Confronted with item after item of amazing construction that was completed at at time when "human technology" was an oxymoron, what is the reader to think? Maybe ancient humans were just really good with stone tools? Someone had developed a stone age laser alignment tool using no electronics or power source, so that explains how they so precisely cut and fit the granite? Maybe they didn't need the information technology system required to plan and execute these projects because, uh, they could just wing it? Anyone with experience in large construction projects (in my case, such projects as nuclear power plants, large refineries, and paper mills) would find it absurd that somehow people with the very limited technology and systems of the time somehow built these structures at all, much less so well.

There's controversy over a particular individual's statement, "You didn't build that" but when applied to these structures the statement has a resounding truth. Humans did not build these. At least, not by themselves. If you think possibly they did, go buy a slab of granite and try to make a small-scale structure from it using only stone tools. Then try with any tools you can find. You'll get the idea.

It's not just these structures, but also their locations relative to each other that is amazing. In addition to Von Daniken, other authors have covered the startling fact that cities dating back millennia are located in a precise grid pattern that mountains and other geographical features made impossible until very recently in the progress of human technology. This grid wasn't even discovered until a review of military flight logs led to investigating the spatial relationships of these points on the map.

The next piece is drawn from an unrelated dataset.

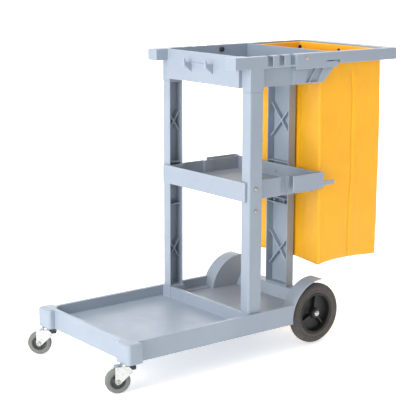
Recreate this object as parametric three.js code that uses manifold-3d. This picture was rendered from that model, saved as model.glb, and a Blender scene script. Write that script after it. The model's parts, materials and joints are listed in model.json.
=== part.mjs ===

For these phenomena to come into existence as they have requires very advanced cartography, complex geo-location, highly complex project management, stunning logistics, and tools so advanced we have not yet developed them. Somehow, people who had not yet invented metal tools did all this? It's absurd.

The ubiquitous references to the "gods" throughout ancient history provide a collective clue as to who dunnit. We don't know if these gods were space travelers, beings from another dimension, or perhaps some uber species that somehow erased vast evidence of itself and moved to some other planet. Theories abound. Von Daniken is famous for his theory that the gods were visitors from another planet (or planets). He's sold over 60 million copies of his books expounding and explaining this theory and some of its corollaries. I've read several of these, and have always found them worth reading. Somehow, he manages to make each one different.

Of course, the idea that alien visitors from another planet or dimension visited us raises the question of why we don't see them now. If they invested such resources into building these monuments to our primitive forbears, would they not reveal themselves to us now? Von Daniken explores this question and provides some great food for thought.

Personally, I think they are still looking for signs of intelligent life. Look at what we are doing to the planet and to each other; not very smart. And is it not idiotic to spend vast treasure on vast military systems when most of humanity lacks access to clean potable water? It may very well be that an alien civilization is so fascinated with our lunatic, self-destructive ways that they are just observing us the way we watch a movie about some pathetic character who makes a hash of his life. Or maybe they teach their children how devastating it is when organized crime replaces rule of law, and here is a perfect example.

Perhaps we need to look at these phenomena with the awe of a child, and try to live up to the idea that some civilization from somewhere once valued us enough to walk among us. They left literally massive evidence that they were here. They may have left clues inside the pyramids or other structures, but we are just not yet advanced enough to read those clues. Perhaps if mankind were less destructive, those visitors would return and solve the mystery. The downside there is Von Daniken wouldn't be writing these excellent books anymore. But maybe a good problem to have.

Anyhow, I really liked this book and recommend it to the intellectually curious.